Winona County's human services leadership told commissioners the department faces growing demand, long wait lists and complex funding rules that limit flexibility in how services are delivered.
During a detailed presentation, Jill explained federal funds flow through the state and are distributed to counties under differing rules. She told the board some federal funding streams have temporarily paused for a set of high-risk services, and noted the county must track GL codes, eligibility decisions and medical-necessity authorizations for numerous program areas.

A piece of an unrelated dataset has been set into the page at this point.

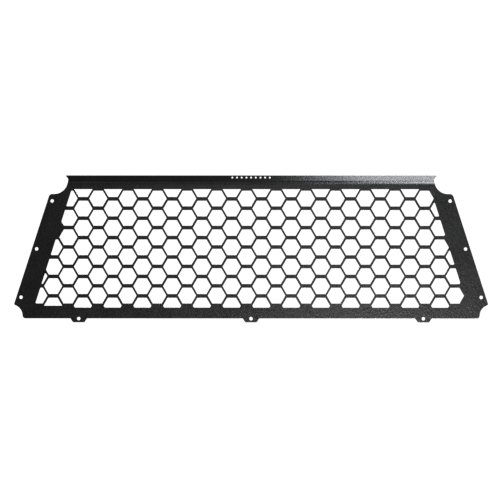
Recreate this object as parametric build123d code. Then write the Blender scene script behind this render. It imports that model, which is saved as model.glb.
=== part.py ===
from build123d import *
from math import cos, radians, sin, sqrt, tan
import os

# Headache rack panel: one sheet of steel, cut to outline with a honeycomb window and
# bolt holes, its top edge bent back into a stiffening flange.
# Millimetres. +X is to the right seen from the front, +Z up, and the front faces -Y.
# The origin is the centre of the middle tab hole, on the back face of the sheet.

# Sheet
sheet_thickness = 2.0
bolt_hole_radius = 5.15                 # clearance for an M10 or 3/8 in bolt

# Outline of the flat sheet
bottom_edge_z = 1.0
side_slope = 0.3166                     # sideways run of each side edge per unit of height
side_x_at_zero = 665.3                  # half width of the side edge's line at z = 0
ear_corner_radius = 10.0
notch_radius = 38.0                     # round notch between an ear and the flange
notch_centre_z = 381.7                  # on the flat blank
neck_half_width = 506.2                 # where the notches leave the sheet narrowest
scallop_radius = 31.0                   # scalloped lower corners
scallop_centre_x = 660.0
scallop_centre_z = 8.0
scallop_side_round = 4.0
scallop_foot_round = 8.0

# Tabs under the bottom edge
tab_pitch = 474.5
tab_foot_z = -9.8
tab_foot_half_width = 15.5
tab_root_half_width = 22.5
tab_foot_round = 5.0
tab_root_round = 3.0

# Side bolt holes, from the lower corner up
side_hole_heights = [58.8, 192.2, 324.7]
side_hole_inset = 12.8                  # sideways, from the side edge to a hole's centre

# Honeycomb
cell_across_flats = 44.0                # 1 3/4 in, less the coat on its cut edges
column_pitch = 41.0
row_pitch = 53.6
first_column_x = -12.4                  # a column that holds full cells from top to bottom
first_cell_z = 331.5
odd_column_drop = 27.7
columns_each_way = 14
window_top_z = 357.8
window_bottom_z = 30.1
window_side_slope = 0.312
window_side_x_at_zero = 607.9           # half width of the window's side line at z = 0
smallest_cell_area = 215.0              # a cell clipped below this isn't cut
cell_corner_radius = 1.3
clipped_corner_radius = 2.6
most_of_a_side = 0.45                   # a corner's round uses at most this share of each side
end_cell_column = -13                   # its bottom cell stops short of the window's edge
end_cell_bottom_z = 35.2

# Flange along the top
bend_start_z = 369.6
bend_inner_radius = 14.0
bend_angle = 50.0                       # leaned back from upright, in degrees
flange_length = 24.4                    # flat part, from the bend to its free edge
flange_corner_round = 0.6

# Row of slots through the flange
slot_count = 9
slot_pitch = 13.0
slot_width = 5.5
slot_length = 12.0
slot_to_edge = 2.5                      # from a slot's end to the flange's free edge

bend_outer_radius = bend_inner_radius + sheet_thickness
bend_end_y = bend_inner_radius * (1 - cos(radians(bend_angle)))
bend_end_z = bend_start_z + bend_inner_radius * sin(radians(bend_angle))
# The notch is one circle on the flat blank, so it runs over the bend into the flange.
bend_flat_length = radians(bend_angle) * (bend_inner_radius + sheet_thickness / 2)
blank_bend_end = bend_start_z + bend_flat_length
notch_above_bend = notch_centre_z - blank_bend_end
notch_centre_x = neck_half_width + notch_radius
ear_top_z = notch_centre_z - notch_radius


def side_edge_x(z):
    """Half width of the sheet at height z, along the straight side edge."""
    return side_x_at_zero - side_slope * z


def window_side_x(z):
    """Half width of the honeycomb window at height z."""
    return window_side_x_at_zero - window_side_slope * z


def on_circle(x, z, radius, degrees):
    """A point on a circle about (x, z)."""
    return (x + radius * cos(radians(degrees)), z + radius * sin(radians(degrees)))


def scallop_top():
    """Where a side edge runs into the scallop of its lower corner."""
    offset = side_x_at_zero - scallop_centre_x
    square = 1 + side_slope**2
    linear = offset * side_slope + scallop_centre_z
    constant = offset**2 + scallop_centre_z**2 - scallop_radius**2
    z = (linear + sqrt(linear**2 - square * constant)) / square
    return (side_edge_x(z), z)


def scallop_foot():
    """Where the bottom edge runs into the scallop."""
    drop = scallop_centre_z - bottom_edge_z
    return (scallop_centre_x - sqrt(scallop_radius**2 - drop**2), bottom_edge_z)


def notch_edge_x(z):
    """Half width between the notches at height z on the flat blank."""
    return notch_centre_x - sqrt(notch_radius**2 - (z - notch_centre_z)**2)


def tab_corners(x):
    """Corners of a tab, from its left root to its right root."""
    return [
        (x - tab_root_half_width, bottom_edge_z),
        (x - tab_foot_half_width, tab_foot_z),
        (x + tab_foot_half_width, tab_foot_z),
        (x + tab_root_half_width, bottom_edge_z),
    ]


def side_curves(side):
    """Edges up one side, from the bottom edge's end to the start of the bend."""

    def place(point):
        return (side * point[0], point[1])

    foot = scallop_foot()
    top = scallop_top()
    ear = (side_edge_x(ear_top_z), ear_top_z)
    notch_foot = (notch_centre_x, ear_top_z)
    neck = (notch_edge_x(bend_start_z), bend_start_z)
    # a point on each arc that settles which way round it goes
    up_and_inwards = 140
    down_and_inwards = 230
    scallop_middle = on_circle(scallop_centre_x, scallop_centre_z, scallop_radius, up_and_inwards)
    notch_middle = on_circle(notch_centre_x, notch_centre_z, notch_radius, down_and_inwards)
    return [
        ThreePointArc(place(foot), place(scallop_middle), place(top)),
        Line(place(top), place(ear)),
        Line(place(ear), place(notch_foot)),
        ThreePointArc(place(notch_foot), place(notch_middle), place(neck)),
    ]


def outline_sketch():
    """The flat sheet up to the bend, without its holes, drawn in the XY plane."""
    foot_x, foot_z = scallop_foot()
    tabs = []
    for number in (-1, 0, 1):
        tabs += tab_corners(number * tab_pitch)
    bottom = [(-foot_x, foot_z)] + tabs + [(foot_x, foot_z)]
    left = side_curves(-1)
    right = side_curves(1)
    sketch = make_face(left + right + [Polyline(*bottom), Line(left[-1] @ 1, right[-1] @ 1)])

    def round_corners(corners, radius):
        face = sketch
        for x, z in corners:
            corner = face.vertices().sort_by_distance((x, z, 0))[0]
            face = fillet(corner, radius)
        return face

    mirrored = (-1, 1)
    ear_x = side_edge_x(ear_top_z)
    top_x, top_z = scallop_top()
    roots = [point for point in tabs if point[1] == bottom_edge_z]
    feet = [point for point in tabs if point[1] == tab_foot_z]
    sketch = round_corners([(side * ear_x, ear_top_z) for side in mirrored], ear_corner_radius)
    sketch = round_corners([(side * top_x, top_z) for side in mirrored], scallop_side_round)
    sketch = round_corners([(side * foot_x, foot_z) for side in mirrored], scallop_foot_round)
    sketch = round_corners(feet, tab_foot_round)
    return round_corners(roots, tab_root_round)


def clip(polygon, inside):
    """The part of a convex polygon where inside(x, z) is positive; inside is linear."""
    kept = []
    for start, end in zip(polygon, polygon[1:] + polygon[:1]):
        a = inside(*start)
        b = inside(*end)
        if a > 0:
            kept.append(start)
        if a * b < 0:
            share = a / (a - b)
            x = start[0] + share * (end[0] - start[0])
            z = start[1] + share * (end[1] - start[1])
            kept.append((x, z))
    return kept


def polygon_area(polygon):
    """Area inside a closed polygon."""
    doubled = 0
    for start, end in zip(polygon, polygon[1:] + polygon[:1]):
        doubled += start[0] * end[1] - end[0] * start[1]
    return abs(doubled) / 2


def hexagon(x, z):
    """Corners of a cell with flats at its top and bottom."""
    corner = cell_across_flats / sqrt(3)
    points = []
    for number in range(6):
        angle = radians(60 * number)
        points.append((x + corner * cos(angle), z + corner * sin(angle)))
    return points


def window_cell(x, z, bottom_z):
    """The part of a cell that lies in the window."""
    cell = hexagon(x, z)
    cell = clip(cell, lambda px, pz: window_top_z - pz)
    cell = clip(cell, lambda px, pz: pz - bottom_z)
    cell = clip(cell, lambda px, pz: window_side_x(pz) - px)
    return clip(cell, lambda px, pz: window_side_x(pz) + px)


def honeycomb_cells():
    """Corner points of every cell that is cut, whole or clipped by the window."""
    cells = []
    rows = int((window_top_z - window_bottom_z) / row_pitch) + 2
    for column in range(-columns_each_way, columns_each_way + 1):
        x = first_column_x + column * column_pitch
        top_z = first_cell_z
        if column % 2:
            top_z += row_pitch - odd_column_drop
        bottom_z = window_bottom_z
        if column == end_cell_column:
            bottom_z = end_cell_bottom_z
        for row in range(rows):
            cell = window_cell(x, top_z - row * row_pitch, bottom_z)
            if len(cell) > 2 and polygon_area(cell) > smallest_cell_area:
                cells.append(cell)
    return cells


def rounded_wire(polygon, radius):
    """A closed wire along a convex polygon, each corner rounded as far as its sides allow."""
    count = len(polygon)
    points = [Vector(x, z, 0) for x, z in polygon]
    arcs = []
    for number in range(count):
        corner = points[number]
        back = points[number - 1] - corner
        ahead = points[(number + 1) % count] - corner
        half_angle = radians(back.get_angle(ahead)) / 2
        shorter_side = min(back.length, ahead.length)
        reach = min(radius / tan(half_angle), most_of_a_side * shorter_side)
        inward = (back.normalized() + ahead.normalized()).normalized()
        to_centre = reach / cos(half_angle)
        to_arc = to_centre - reach * tan(half_angle)
        start = corner + back.normalized() * reach
        end = corner + ahead.normalized() * reach
        arcs.append((start, corner + inward * to_arc, end))
    edges = []
    for number in range(count):
        start, middle, end = arcs[number]
        next_start = arcs[(number + 1) % count][0]
        edges.append(Edge.make_three_point_arc(start, middle, end))
        edges.append(Edge.make_line(end, next_start))
    return Wire(edges)


def cell_wires():
    """The cut edges of the honeycomb."""
    wires = []
    full_area = polygon_area(hexagon(0, 0))
    for cell in honeycomb_cells():
        whole = polygon_area(cell) > 0.999 * full_area
        radius = cell_corner_radius if whole else clipped_corner_radius
        wires.append(rounded_wire(cell, radius))
    return wires


def hole_wires():
    """The cut edges of the bolt holes: three in the tabs and three down each side."""
    centres = [(number * tab_pitch, 0) for number in (-1, 0, 1)]
    for z in side_hole_heights:
        x = side_edge_x(z) - side_hole_inset
        centres += [(-x, z), (x, z)]
    return [Pos(x, z) * Edge.make_circle(bolt_hole_radius) for x, z in centres]


def flat_panel():
    """The flat part of the sheet, with its back face on the plane y = 0."""
    outer = outline_sketch().faces()[0].outer_wire()
    holes = cell_wires() + [Wire([edge]) for edge in hole_wires()]
    face = Plane.XZ * Face(outer, holes)
    return Solid.extrude(face, Vector(0, -sheet_thickness, 0))


def bend_solid():
    """The rounded bend between the panel and the flange, ended by the two notches."""
    centre_y = bend_inner_radius

    def at(radius, angle):
        y = centre_y - radius * cos(radians(angle))
        return (0, y, bend_start_z + radius * sin(radians(angle)))

    half = bend_angle / 2
    inner = ThreePointArc(at(bend_inner_radius, 0), at(bend_inner_radius, half),
                          at(bend_inner_radius, bend_angle))
    outer = ThreePointArc(at(bend_outer_radius, 0), at(bend_outer_radius, half),
                          at(bend_outer_radius, bend_angle))
    section = make_face([inner, outer, Line(inner @ 0, outer @ 0), Line(inner @ 1, outer @ 1)])
    bend = extrude(section, amount=notch_centre_x, dir=(1, 0, 0), both=True)

    middle_z = bend_start_z + (bend_inner_radius + sheet_thickness / 2) * sin(radians(half))
    start = (notch_edge_x(bend_start_z), bend_start_z)
    middle = (notch_edge_x(bend_start_z + bend_flat_length / 2), middle_z)
    end = (notch_edge_x(blank_bend_end), bend_end_z)
    past_end_z = bend_end_z + bend_outer_radius
    corner_points = [end, (end[0], past_end_z), (notch_centre_x, past_end_z),
                     (notch_centre_x, bend_start_z), start]
    offcut = make_face([ThreePointArc(start, middle, end), Polyline(*corner_points)])
    cutter = extrude(Plane.XZ * offcut, amount=4 * bend_inner_radius, both=True)
    return bend - cutter - mirror(cutter, about=Plane.YZ)


def flange_solid():
    """The flat flange, drawn from the bend (y = 0) to its free edge, then leaned back."""
    blank = Pos(0, flange_length / 2) * Rectangle(2 * notch_centre_x, flange_length)
    for side in (-1, 1):
        blank -= Pos(side * notch_centre_x, notch_above_bend) * Circle(notch_radius)
    tips = blank.vertices().group_by(Axis.Y)[-1]
    blank = fillet(tips, flange_corner_round)
    slot_centre = flange_length - slot_to_edge - slot_length / 2
    for number in range(slot_count):
        x = (number - (slot_count - 1) / 2) * slot_pitch
        blank -= Pos(x, slot_centre) * SlotOverall(slot_length, slot_width, rotation=90)
    # local x stays along X, local y runs up the leaned-back flange, local z points forwards
    lean = radians(bend_angle)
    back_face = Plane(
        origin=(0, bend_end_y, bend_end_z),
        x_dir=(1, 0, 0),
        z_dir=(0, -cos(lean), sin(lean)),
    )
    return extrude(back_face * blank, amount=sheet_thickness)


def hex_panel():
    """The whole sheet as one solid."""
    return flat_panel() + bend_solid() + flange_solid()


os.makedirs("parts", exist_ok=True)
panel = hex_panel()
panel.label = "hex_panel"
export_step(panel, "parts/hex_panel.step")
print("solids", len(panel.solids()), "volume", round(panel.volume), "cells", len(honeycomb_cells()))
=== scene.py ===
from math import asin, atan2, cos, degrees, pi, radians, sin, sqrt, tan

import bpy
import numpy as np
from mathutils import Matrix, Vector
from mathutils.geometry import delaunay_2d_cdt


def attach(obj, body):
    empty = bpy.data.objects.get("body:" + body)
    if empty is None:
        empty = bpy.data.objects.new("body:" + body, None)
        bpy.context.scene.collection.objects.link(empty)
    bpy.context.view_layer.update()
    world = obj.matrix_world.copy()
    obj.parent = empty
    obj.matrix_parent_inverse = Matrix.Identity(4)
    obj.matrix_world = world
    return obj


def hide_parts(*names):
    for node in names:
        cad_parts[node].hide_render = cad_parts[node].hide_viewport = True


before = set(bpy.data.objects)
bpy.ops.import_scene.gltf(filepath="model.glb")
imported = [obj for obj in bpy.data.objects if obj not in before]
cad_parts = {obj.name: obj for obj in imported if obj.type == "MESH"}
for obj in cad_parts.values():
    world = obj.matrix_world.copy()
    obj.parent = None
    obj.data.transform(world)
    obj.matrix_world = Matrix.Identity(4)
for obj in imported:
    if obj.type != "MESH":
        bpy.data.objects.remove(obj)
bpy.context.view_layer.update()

# Headache rack panel: a laser-cut sheet with a honeycomb window, its top edge bent back.
# The sheet is drawn flat in millimetres as points (x, s), where s runs up the blank, and then
# wrapped round the bend into the frame's metres: x to the right, z up, the front facing -y.
MM = 0.001

# Sheet
SHEET_THICKNESS = 2.0
EDGE_ROUND = 0.35                       # powder-coated edges are slightly rounded
EDGE_ROUND_ANGLES = (0, 30, 60, 90)     # from the face to the cut wall, in degrees
BOLT_HOLE_RADIUS = 5.15

# Outline
BOTTOM_EDGE = 1.0
SIDE_SLOPE = 0.3166
SIDE_X_AT_ZERO = 665.3
EAR_ROUND = 10.0
NOTCH_RADIUS = 38.0
NOTCH_CENTRE_HEIGHT = 381.7             # on the flat blank
NECK_HALF_WIDTH = 506.2                 # where the notches leave the sheet narrowest
SCALLOP_RADIUS = 31.0
SCALLOP_CENTRE = (660.0, 8.0)
SCALLOP_SIDE_ROUND = 4.0
SCALLOP_FOOT_ROUND = 8.0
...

Jill highlighted two pressing operational problems: a 100-person wait list for services under age 65 and a 50-person wait list for over-65 services. She said the county's staff cannot easily expand capacity given hiring constraints and that private insurers ("the Blues") currently contract with the county for some services; staff proposed ceasing delivery to commercially covered clients (Blue Cross members) so the county can prioritize state-mandated caseloads and reduce the wait list.
"We are anticipating at least 80 percent of those 100 people will need case management," Jill said, adding the transition would take time and that the county would continue to deliver mandated services.
Commissioners asked whether clients would receive equal or better service from private HMOs; staff said private plans can cover those clients but that the administrative burden for county teams seeking reimbursement is significant. Commissioners requested a transition plan, cost analyses and additional detail on how many positions would be reallocated or reduced.
Why it matters: Aging and disability-related service demand is rising across Minnesota. The county faces immediate pressure to move people off wait lists while balancing state mandates and county staffing limits.
Next step: Staff will draft a transition timeline and phasing options — including projected net savings, FTE adjustments and a one-year estimate for realizing any staffing efficiencies — and return to the board with specifics.